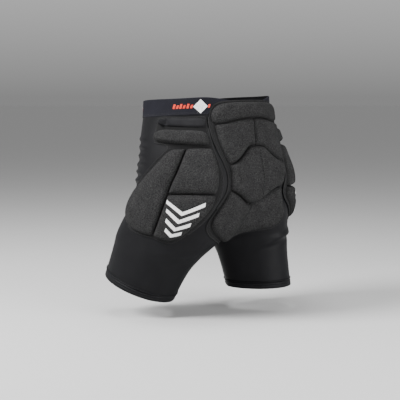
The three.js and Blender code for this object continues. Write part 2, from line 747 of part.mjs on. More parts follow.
function buildRearPanel(shorts) {
  const foamCloth = () => cloth("#303032", 0.95);
  shorts.add(panelSheet("back_panel_base", [backSpan("edge")], backFacet, layBack, cloth("#2c2c2e", 0.9)));
  const lumbar = [backSpan("lumbarTop"), backSpan("lumbarSeam")];
  shorts.add(pad("lumbar_pad", lumbar, layBack, thickness.lumbar, foamCloth()));
  const shield = [backSpan("shieldTop"), backLine("shieldSide", -1), backSpan("shieldBottom"), backLine("shieldSide")];
  shorts.add(pad("tailbone_pad", shield, layBack, thickness.tailbone, foamCloth(), centreCrease));
  for (const [side, leg] of Object.entries(stance)) {
    const lines = (...names) => names.map((name) => backLine(name, leg.sign));
    const upper = lines("upperSeam", "upperSide", "shieldTop", "centreTop");
    shorts.add(pad("upper_pad_" + side, upper, layBack, thickness.upper, foamCloth()));
    const lower = lines("shieldBottom", "lowerSide", "lowerBottom", "centreBottom");
    shorts.add(pad("lower_pad_" + side, lower, layBack, thickness.lower, foamCloth()));
  }
}

function buildSidePanel(shorts, side, sign) {
  const foamCloth = () => cloth("#303032", 0.95);
  const lay = laySide(sign);
  const lines = (...names) => names.map(sideLine);
  const closed = (name) => [[...sideLine(name), sidePoint(sideLines[name][0])]];
  const sheet = lines("edgeRear", "edgeBottom", "edgeFront", "edgeNeck", "edgeTop");
  shorts.add(panelSheet("side_panel_base_" + side, sheet, sideFacet, lay, cloth("#2c2c2e", 0.9)));
  shorts.add(pad("hip_tab_" + side, closed("tab"), lay, thickness.tab, cloth("#29292d", 0.75)));
  shorts.add(pad("hip_bar_pad_" + side, closed("bar"), lay, thickness.bar, foamCloth()));
  const front = lines("slantUpper", "slantLower", "frontBottom", "frontSide");
  shorts.add(pad("front_thigh_pad_" + side, front, lay, thickness.frontThigh, foamCloth()));
  const rearUpper = lines("rearTop", "slantUpper", "middle", "rearUpperSide");
  shorts.add(pad("rear_thigh_pad_upper_" + side, rearUpper, lay, thickness.rearUpper, foamCloth()));
  const rearLower = lines("middle", "slantLower", "rearBottom", "rearLowerSide");
  shorts.add(pad("rear_thigh_pad_lower_" + side, rearLower, lay, thickness.rearLower, foamCloth()));
}

const shorts = new THREE.Group();
buildBands(shorts);
buildRearPanel(shorts);
for (const [side, leg] of Object.entries(stance)) buildSidePanel(shorts, side, leg.sign);

export default shorts;
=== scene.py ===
"""Looks of the padded impact shorts: fine cloth, foam pads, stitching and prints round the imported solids.

Lengths are millimetres in the body frame (+Z up, wearer faces -Y, wearer's left is +X) and turn into
metres where a mesh is made.
"""
import math

import bpy
import numpy as np
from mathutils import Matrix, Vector
from mathutils.geometry import delaunay_2d_cdt


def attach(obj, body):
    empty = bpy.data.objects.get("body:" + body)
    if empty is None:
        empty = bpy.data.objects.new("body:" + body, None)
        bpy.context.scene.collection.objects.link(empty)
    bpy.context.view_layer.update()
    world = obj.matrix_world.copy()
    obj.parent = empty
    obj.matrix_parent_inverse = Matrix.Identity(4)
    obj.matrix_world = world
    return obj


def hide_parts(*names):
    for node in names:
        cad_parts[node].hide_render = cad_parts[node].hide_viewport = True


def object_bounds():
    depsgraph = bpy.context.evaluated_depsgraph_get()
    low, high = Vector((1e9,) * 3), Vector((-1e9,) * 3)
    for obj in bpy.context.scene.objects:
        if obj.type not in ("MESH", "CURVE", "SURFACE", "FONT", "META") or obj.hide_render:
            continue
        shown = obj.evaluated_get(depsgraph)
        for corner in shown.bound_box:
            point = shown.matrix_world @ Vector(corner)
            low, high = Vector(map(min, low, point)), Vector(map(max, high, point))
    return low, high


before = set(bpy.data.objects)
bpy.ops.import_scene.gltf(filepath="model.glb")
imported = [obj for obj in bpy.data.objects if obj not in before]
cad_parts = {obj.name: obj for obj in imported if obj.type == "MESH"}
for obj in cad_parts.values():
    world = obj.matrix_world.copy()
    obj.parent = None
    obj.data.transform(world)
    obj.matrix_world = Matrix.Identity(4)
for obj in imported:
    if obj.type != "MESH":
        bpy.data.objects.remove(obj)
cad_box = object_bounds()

MM = 0.001

# Body sizes at three levels, as in the part's source
WAIST = dict(side=147, lobe=0, front=109, back=110)
HIP = dict(side=171, lobe=84, front=90, back=128)
HEM = dict(side=160, lobe=94, front=74, back=79)
HIP_DROP = 200
LEG_DROP = 178

BAND_HEIGHT = 34
BAND_WALL = 2.2
SHELL_WALL = 1.5
HEM_HEIGHT = 17
HEM_WALL = 2.2
EDGE_LAP = 0.4
SEAM_GAP = 0.02
SEAM_ROUND = 24
BRIDGE_ROUND = 42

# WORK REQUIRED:
Copy out each line in the listing that has the word "data".

# ANSWER FOR THE TASK:
    empty = bpy.data.objects.get("body:" + body)
        empty = bpy.data.objects.new("body:" + body, None)
before = set(bpy.data.objects)
imported = [obj for obj in bpy.data.objects if obj not in before]
    obj.data.transform(world)
        bpy.data.objects.remove(obj)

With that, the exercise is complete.